Items from a data source>

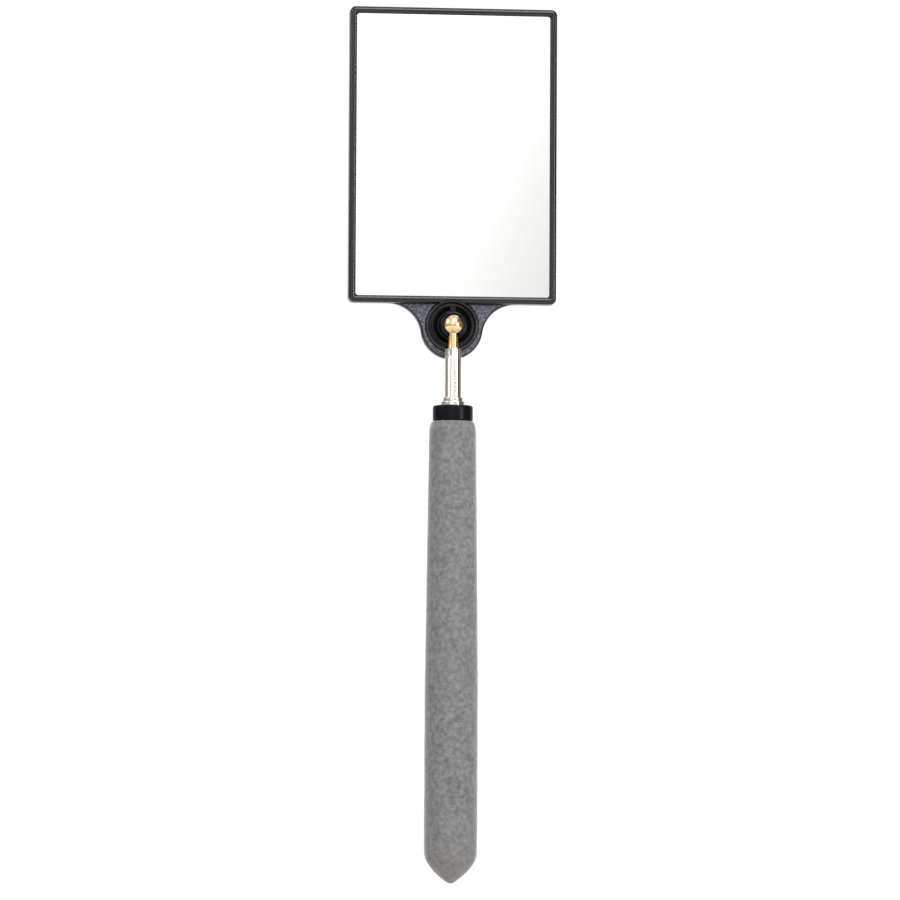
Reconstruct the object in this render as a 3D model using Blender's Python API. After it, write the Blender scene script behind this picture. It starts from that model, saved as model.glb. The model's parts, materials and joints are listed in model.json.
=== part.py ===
"""Telescoping inspection mirror: a framed mirror on a ball joint, three tubes and a cushion grip.

The tool stands upright, closed. The stem runs along Z, the mirror faces -Y, and the origin is on
the stem's axis halfway up the grip. Named sizes are in millimetres. A piece on the stem is drawn
from its own lower end, and a piece of the mirror head from the ball's centre, where its local +Z
is the mirror's outward normal and its local +Y points up the mirror.
"""

import math

import bmesh
import bpy
from mathutils import Matrix, Vector

MM = 0.001
SIDES = 36            # facets round every turned piece, so that nested rounds share their corners
SEAT_GAP = 0.2        # between two pieces that sit on or in each other
RUN_GAP = 0.05        # radial play of a shim that slides in a tube
EDGE_BREAK = 0.2      # chamfer on the end of a plain turned piece
SHARP_ANGLE = 35.0    # edges steeper than this many degrees are shaded sharp

# Grip, outside radius against the height above its tip
GRIP_LENGTH = 142.0
GRIP_RADIUS = 8.25
GRIP_TIP_LENGTH = 10.0
GRIP_TIP_NOSE = 0.5
GRIP_TIP_POWER = 0.9
GRIP_TIP_STEPS = 10
GRIP_BORE_CHAMFER = 1.2
GRIP_TAPER = [(62.0, 8.22), (81.0, 8.0), (100.0, 7.75), (118.5, 7.45), (137.0, 7.3)]
GRIP_LIP = [(139.5, 7.1), (141.3, 6.85), (142.0, 6.5)]
ORIGIN_HEIGHT = GRIP_LENGTH / 2

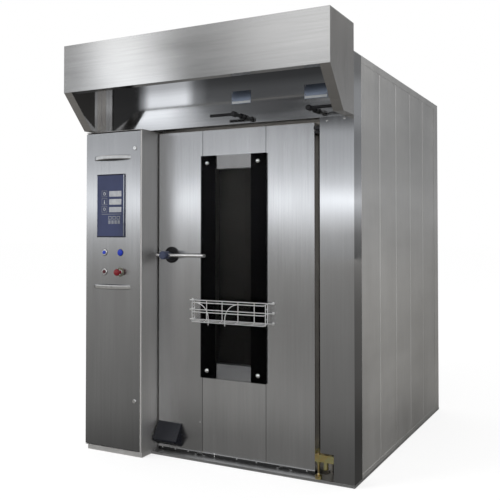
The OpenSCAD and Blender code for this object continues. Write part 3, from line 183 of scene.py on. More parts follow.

CHALLENGE> Reproduce the material precisely, including every line.

RESPONSE TO THIS EXERCISE>
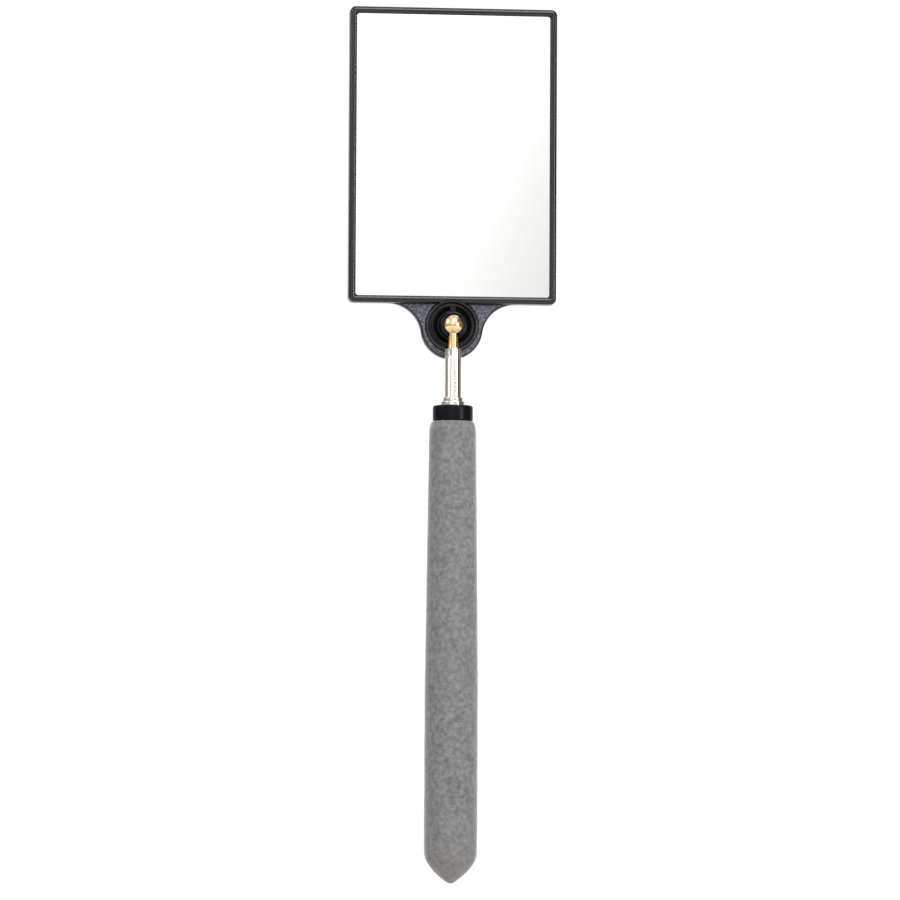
Reconstruct the object in this render as a 3D model using Blender's Python API. After it, write the Blender scene script behind this picture. It starts from that model, saved as model.glb. The model's parts, materials and joints are listed in model.json.
=== part.py ===
"""Telescoping inspection mirror: a framed mirror on a ball joint, three tubes and a cushion grip.

The tool stands upright, closed. The stem runs along Z, the mirror faces -Y, and the origin is on
the stem's axis halfway up the grip. Named sizes are in millimetres. A piece on the stem is drawn
from its own lower end, and a piece of the mirror head from the ball's centre, where its local +Z
is the mirror's outward normal and its local +Y points up the mirror.
"""

import math

import bmesh
import bpy
from mathutils import Matrix, Vector

MM = 0.001
SIDES = 36            # facets round every turned piece, so that nested rounds share their corners
SEAT_GAP = 0.2        # between two pieces that sit on or in each other
RUN_GAP = 0.05        # radial play of a shim that slides in a tube
EDGE_BREAK = 0.2      # chamfer on the end of a plain turned piece
SHARP_ANGLE = 35.0    # edges steeper than this many degrees are shaded sharp

# Grip, outside radius against the height above its tip
GRIP_LENGTH = 142.0
GRIP_RADIUS = 8.25
GRIP_TIP_LENGTH = 10.0
GRIP_TIP_NOSE = 0.5
GRIP_TIP_POWER = 0.9
GRIP_TIP_STEPS = 10
GRIP_BORE_CHAMFER = 1.2
GRIP_TAPER = [(62.0, 8.22), (81.0, 8.0), (100.0, 7.75), (118.5, 7.45), (137.0, 7.3)]
GRIP_LIP = [(139.5, 7.1), (141.3, 6.85), (142.0, 6.5)]
ORIGIN_HEIGHT = GRIP_LENGTH / 2

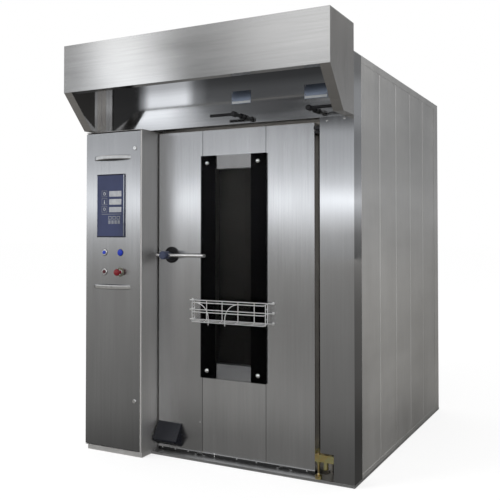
The OpenSCAD and Blender code for this object continues. Write part 3, from line 183 of scene.py on. More parts follow.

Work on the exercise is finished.